Numerical Study on the Heat Dissipation Effect of the Water-Cooled Structure of the Lateral Flange on the Pulsed Strong Magnetic Coil

Pulse strong magnetic coil can generate pulse strong magnetic field, and it can be applied to electromagnetic molding, electromagnetic emission, pulse power supply, and other fields. While the coil generates a strong magnetic field through a large current pulse, the coil temperature increases sharply due to Joule heating. The thermal conductivity of the insulating material in the coil is low, the heat is difficult to release after a single discharge, the heat continues to accumulate after continuous discharge, and the temperature will continue to rise. Excessive temperature will cause the insulation material to age, shorten the service life of the coil, and cause structural damage to the coil. Therefore, aiming at the problem that the temperature rise of the pulse strong magnetic coil is too high under continuous discharge, a method of heat dissipation of the coil by the water-cooled structure of the side flange is proposed. A 3-D transient coupling heat transfer model for pulsed strong magnetic coil with liquid cooling mode is established. A temperature rise test was designed to verify the accuracy of the coupling model. By comparing with the temperature rise of the coil under natural cooling conditions, the heat dissipation effect of the water-cooled structure on the pulsed strong magnetic coil after continuous discharge is analyzed.
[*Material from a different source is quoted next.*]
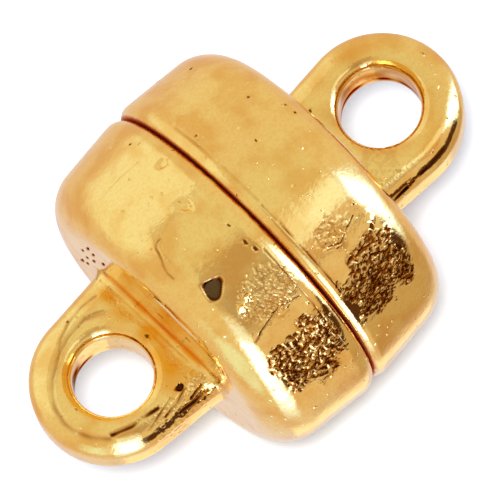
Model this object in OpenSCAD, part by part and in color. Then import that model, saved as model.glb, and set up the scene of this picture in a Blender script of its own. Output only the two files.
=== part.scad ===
// Magnetic clasp: cast halves that meet at a seam, each with an eye for a jump ring and a disc magnet in
// its mating face. Lengths are in millimetres. The clasp lies on its side: +X runs along its axis from the
// left eye to the right eye, +Z is up, and the origin is under the seam, on the surface that it lies on.

/* [Drum] */
// Diameter over the rims beside the seam
drum_d = 8.0; // [7:0.1:10]
// Thickness of one half, from its mating face to its end face
half_t = 2.58; // [2.4:0.02:4]
// How much smaller the wall's radius is at the shoulder than at the seam
draft = 0.13; // [0:0.01:0.2]
// Rounding of the rim beside the seam
rim_r = 0.35; // [0.1:0.01:0.4]
// Rounding of the shoulder between wall and end face
shoulder_r = 1.02; // [0.5:0.02:1.2]
// Gap between the two mating faces when the clasp is shut
seam_gap = 0.11; // [0.06:0.01:0.3]

/* [Eye] */
// Diameter of the bore that a jump ring goes through
bore_d = 1.83; // [1.2:0.01:2.2]
// Radius of the eye's round outer end
eye_r = 1.76; // [1.5:0.01:2]
// Distance from the end face to the bore's centre
eye_reach = 1.53; // [1.3:0.01:2.5]
// Width of the eye where it meets the end face
root_w = 3.82; // [3.6:0.02:4.2]
// Thickness of the eye's plate
eye_t = 1.36; // [1.2:0.02:2]
// Rounding of the plate's outer edges
eye_edge_r = 0.28; // [0.1:0.01:0.5]
// Rounding of the bore's two rims
bore_edge_r = 0.13; // [0.04:0.01:0.2]

/* [Magnet] */
// Diameter of the disc magnet
magnet_d = 5.5; // [4:0.1:6]
// Thickness of the disc magnet
magnet_t = 1.5; // [1:0.05:1.7]
// Rounding of the magnet's edges
magnet_edge_r = 0.1; // [0.02:0.01:0.2]
// Air gap between the two magnets when the clasp is shut
magnet_gap = 0.02; // [0.01:0.005:0.05]
// Room for glue around and under the magnet
glue_gap = 0.04; // [0.02:0.01:0.1]

/* [Hidden] */
$fn = 96;
// Distances of one half's mating face and end face from the seam's middle
mating_x = seam_gap / 2;
end_x = mating_x + half_t;
// The bore's centre from the seam's middle
bore_x = end_x + eye_reach;
// The magnet's outer face, which stands proud of the mating face
magnet_x = magnet_gap / 2;
recess_d = magnet_d + 2 * glue_gap;
recess_end_x = magnet_x + magnet_t + glue_gap;
// The eye's plate is rooted in the middle of the wall behind the magnet
root_depth = (end_x - recess_end_x) / 2;
// How far each flank of the plate reaches past the plate's middle, so that the two join
flank_overlap = eye_r / 4;
// How far a cutting tool runs past the face that it cuts
run_out = 1;
// Centres of the drum section's two roundings, as [radius, distance along the axis]
rim_c = [drum_d / 2 - rim_r, mating_x + rim_r];
shoulder_c = [drum_d / 2 - draft - shoulder_r, end_x - shoulder_r];

// The point of a circle in the direction a
function on_circle(c, r, a) = c + r * [cos(a), sin(a)];
// Direction of the normal of the line that touches two circles on the side away from the axis
function tangent_normal(c1, r1, c2, r2) =
    atan2(c2.y - c1.y, c2.x - c1.x) - acos((r1 - r2) / norm(c2 - c1));
// Direction of the normal of the line from the eye's round end to the corner of its root
function flank_normal() =
    atan2(eye_reach, root_w / 2) + asin(eye_r / norm([eye_reach, root_w / 2]));

// Half of the drum's section: a wall with slight draft between two roundings
module drum_profile() {
    a = tangent_normal(rim_c, rim_r, shoulder_c, shoulder_r);
    polygon([
        [0, mating_x],
        [rim_c.x, mating_x],
        on_circle(rim_c, rim_r, a),
        on_circle(shoulder_c, shoulder_r, a),
        [shoulder_c.x, end_x],
        [0, end_x]
    ]);
    translate(rim_c) circle(rim_r);
    translate(shoulder_c) circle(shoulder_r);
}

// Turns a section of [radius, distance] round the clasp's axis. It starts at the top, so that the clasp lies
// on a flat of its facets and not on a corner.
module around_axis() {
    translate([0, 0, drum_d / 2])
        rotate([0, 90, 0])
        rotate([0, 0, 180])
        rotate_extrude()
        children();
}

// Section of the plate from x = inner to its rounded edge at x = eye_r
module edge_section(inner) {
    straight = eye_r - eye_edge_r;
    translate([inner, -eye_t / 2]) square([straight - inner, eye_t]);
    translate([inner, eye_edge_r - eye_t / 2]) square([eye_r - inner, eye_t - 2 * eye_edge_r]);
    for (s = [-1, 1]) translate([straight, s * (eye_t / 2 - eye_edge_r)]) circle(eye_edge_r);
}

// One flank of the plate, from the round end into the wall behind the magnet
module flank() {
    a = flank_normal();
    rotate([0, 0, a])
        rotate([90, 0, 0])
        mirror([0, 0, 1])
        linear_extrude((eye_reach + root_depth) / sin(a))
        edge_section(-flank_overlap);
}

// The eye's plate, with the bore's centre at the origin and the drum on the -X side
module eye_plate() {
    rotate_extrude() edge_section(0);
    for (m = [0, 1]) mirror([0, m, 0]) flank();
}

// What is cut out of the plate: the bore with its two rounded rims
module bore_cut() {
    mouth_r = bore_d / 2 + bore_edge_r;
    straight = eye_t - 2 * bore_edge_r;
    rotate_extrude() difference() {
        translate([0, -eye_t / 2 - run_out]) square([mouth_r, eye_t + 2 * run_out]);
        translate([mouth_r, 0]) square([2 * bore_edge_r, straight], center = true);
        for (s = [-1, 1]) translate([mouth_r, s * straight / 2]) circle(bore_edge_r);
    }
}

// The cast half on the +X side
module cap() {
    difference() {
        union() {
            around_axis() drum_profile();
            translate([bore_x, 0, drum_d / 2]) eye_plate();
        }
        around_axis() translate([0, -run_out]) square([recess_d / 2, recess_end_x + run_out]);
        translate([bore_x, 0, drum_d / 2]) bore_cut();
    }
}

// The disc magnet on the +X side
module magnet() {
    straight = magnet_d / 2 - magnet_edge_r;
    around_axis() translate([0, magnet_x]) {
        square([straight, magnet_t]);
        translate([0, magnet_edge_r]) square([magnet_d / 2, magnet_t - 2 * magnet_edge_r]);
        for (y = [magnet_edge_r, magnet_t - magnet_edge_r]) translate([straight, y]) circle(magnet_edge_r);
    }
}

module left_cap() {
    color("goldenrod") mirror([1, 0, 0]) cap();
}

module left_magnet() {
    color("silver") mirror([1, 0, 0]) magnet();
}

module right_cap() {
    color("goldenrod") cap();
}

module right_magnet() {
    color("silver") magnet();
}

left_cap();
left_magnet();
right_cap();
right_magnet();
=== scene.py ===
"""Looks of a gold-plated magnetic clasp: two cast halves with an eye each, and the disc magnets between them.

Sizes are in millimetres while a piece is being shaped, and a finished mesh is brought to metres. The frame is
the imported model's own: +X along the clasp's axis from the left eye to the right eye, +Z up, the origin under
the seam on the surface that the clasp lies on.
"""
import logging
import math
from dataclasses import dataclass, replace
from enum import Enum
from functools import partial
from typing import Any, Callable

import bmesh
import bpy
import numpy as np
from mathutils import Matrix, Vector, noise


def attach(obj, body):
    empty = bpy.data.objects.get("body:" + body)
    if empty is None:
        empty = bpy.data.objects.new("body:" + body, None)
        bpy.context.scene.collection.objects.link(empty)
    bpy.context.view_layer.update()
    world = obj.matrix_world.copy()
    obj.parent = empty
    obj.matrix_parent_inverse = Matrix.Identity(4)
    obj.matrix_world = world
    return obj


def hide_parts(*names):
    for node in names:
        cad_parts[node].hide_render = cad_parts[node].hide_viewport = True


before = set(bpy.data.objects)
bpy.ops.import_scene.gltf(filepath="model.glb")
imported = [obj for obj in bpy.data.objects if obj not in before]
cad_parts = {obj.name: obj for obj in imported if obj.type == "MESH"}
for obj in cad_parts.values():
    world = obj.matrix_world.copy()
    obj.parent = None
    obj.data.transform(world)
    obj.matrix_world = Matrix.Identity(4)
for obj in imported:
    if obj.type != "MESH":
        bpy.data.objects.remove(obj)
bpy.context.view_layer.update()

log = logging.getLogger("clasp")
MM = 0.001
AXIS_Z = 4.0
Array = np.ndarray
BMesh, BMEdge, BMVert = bmesh.types.BMesh, bmesh.types.BMEdge, bmesh.types.BMVert
Point = tuple[float, float, float]
Feed = bpy.types.Node | bpy.types.NodeSocket
AddNode = Callable[..., bpy.types.Node]
# Profiles of a blemish or a line, over half widths from its middle: where each falls off, and how steeply
BOWL, STAIN, FLAT_SIDE = (0.86, 9.0), (0.9, 14.0), (0.9, 12.0)
BEAD_FALL, LINE_FALL = 1.6, 2.0
LIP_AT, LIP_WIDTH, LIP_SHARE = 1.12, 0.16, 0.05
# How far past their own size the mesh is finer round a blemish and a gritty patch, and a blemish fades out
BLEMISH_REACH, PATCH_REACH, FADE_REACH = 1.1, 1.15, 1.2
# How uneven a blemish's outline is, and how fine the unevenness is against its width
UNEVEN, UNEVEN_FINENESS = 0.6, 1.6
# Width of a hole that residue fills wholly, and the least share of it in a small one
CAKED_WIDTH, CAKED_LEAST = 0.3, 0.42


def linear(hex_colour: str) -> tuple[float, float, float, float]:
    """Turns an sRGB hex colour into linear light.

    Args:
        hex_colour: six hex digits, such as "f6d77e".

    Returns:
        Red, green, blue and an alpha of one.
    """
    shares = (int(hex_colour[start:start + 2], 16) / 255 for start in (0, 2, 4))
    red, green, blue = (c / 12.92 if c <= 0.04045 else ((c + 0.055) / 1.055) ** 2.4 for c in shares)
    return red, green, blue, 1.0


def direction(azimuth_deg: float, elevation_deg: float) -> Vector:
    """The way from the clasp's middle towards a point round it.

    Args:
        azimuth_deg: the turn about +Z, from +X towards +Y.
        elevation_deg: the rise above the bench.

    Returns:
        A unit vector.
    """
    azimuth, elevation = math.radians(azimuth_deg), math.radians(elevation_deg)
    away = math.cos(elevation)
    return Vector((math.cos(azimuth) * away, math.sin(azimuth) * away, math.sin(elevation)))


def add_node(tree: bpy.types.NodeTree, kind: str, inputs: dict[Any, Any], **settings: Any) -> bpy.types.Node:
    """Adds one node, with its settings, values and links.

    Args:
        tree: the node tree that the node goes into.
        kind: the node's type name after "ShaderNode".
        inputs: for each input, by name or number, a value, the socket that feeds it, or the node whose first
            output in use does.
        **settings: properties of the node itself.

    Returns:
        The new node.
    """
    node = tree.nodes.new("ShaderNode" + kind)
    for name, value in settings.items():
        setattr(node, name, value)
    for key, value in inputs.items():
        if isinstance(value, bpy.types.Node):
            value = next(out for out in value.outputs if out.enabled)
        if isinstance(value, bpy.types.NodeSocket):
            tree.links.new(value, node.inputs[key])
        else:
            node.inputs[key].default_value = value
    return node


def fresh_tree(owner: bpy.types.Material | bpy.types.World) -> AddNode:
    """Empties the node tree of a material or of a world.

    Args:
        owner: the material or the world.

    Returns:
        The function that adds a node to the tree.
    """
    owner.use_nodes = True
    owner.node_tree.nodes.clear()
    return partial(add_node, owner.node_tree)


# Distances to rounded shapes, on arrays of points: negative inside, zero on the surface

def round_meet(a: Array, b: Array, radius: Array | float) -> Array:
    """Distance to what lies in both of two shapes, whose common edge is rounded.

    Args:
        a: distance to the first shape.
        b: distance to the second shape, whose face is square to the first one's.
        radius: rounding of the edge.

    Returns:
        The distance to the common shape.
    """
    out = np.hypot(np.maximum(a + radius, 0), np.maximum(b + radius, 0))
    return out + np.minimum(np.maximum(a, b), -radius)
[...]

The results show that within the safety threshold (120 degrees C) of epoxy resin, the coil under natural heat dissipation conditions can be discharged eight times, and the maximum temperature of the coil after eight discharges is 102 degrees C under the water-cooled conditions of the side flange with a discharge interval of 300 s, a flow rate of 3 m/s, and an inlet water temperature of 20 degrees C. More discharges can be performed with a water-cooled coil. In addition, the effects of continuous discharge on coil heat dissipation under different water temperatures (0 degrees C, 20 degrees C), different flow rates (3, 5 m/s), and different discharge intervals (50, 300 s) were analyzed. For different loading conditions, the discharge interval has the greatest impact on the coil heat dissipation, followed by the inlet temperature, and the flow rate has the least impact on it.